Of course the money needs to be repaid sometime. The mortgage becomes due and payable when:
- The last surviving borrower dies.
- The home is sold.
- All the borrowers permanently move out of the home (no longer live there for one continuous year).
The mortgage may also be due if:
- Property taxes are not paid.
- The home is not properly maintained.
- The home is not insured.
- Fraud and other standard default conditions.
What happens to my estate? Will my heirs inherit anything?
When the mortgage is due, your estate will repay the cash you received through the mortgage (plus interest and fees). The remaining equity belongs to your heirs. None of your other assets will be affected by the repayment.
What are the costs?
Costs vary from one program to another.
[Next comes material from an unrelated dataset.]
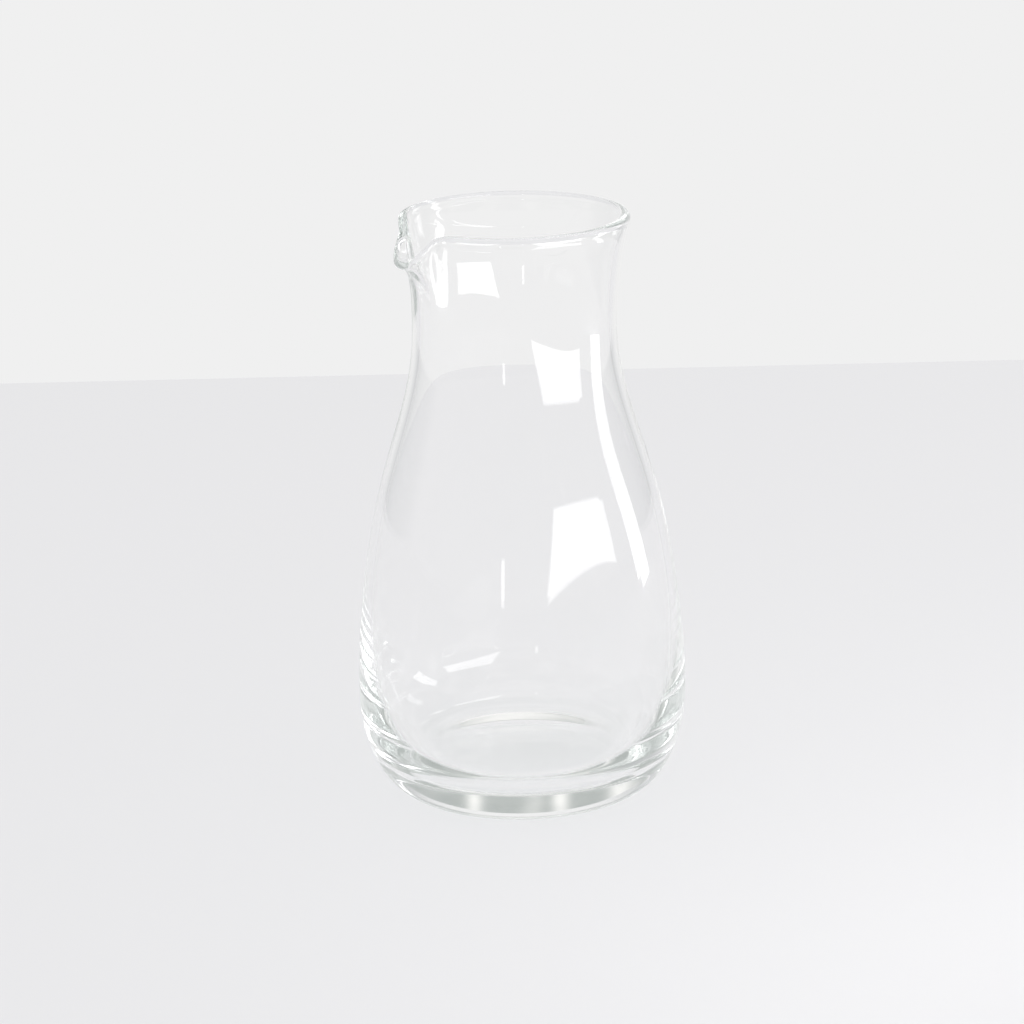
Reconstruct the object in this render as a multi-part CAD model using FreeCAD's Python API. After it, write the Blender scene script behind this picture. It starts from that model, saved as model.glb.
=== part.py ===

That’s why we offer a variety of programs to meet a variety of needs. Most Reverse Mortgages have costs similar to traditional mortgages such as interest charges, origination fees, closing costs, inspections and insurance. Almost all of the costs are financed into the loan and are not required up front.
What should I consider if I’m interested in a Reverse Mortgage?
You should ask yourself these key questions:
- Who else should I involve in considering this loan? My spouse? My heirs?
- Have I given due consideration to all my choices?
- When would be the best time to take out a Reverse Mortgage?
- What Reverse Mortgage product should I select?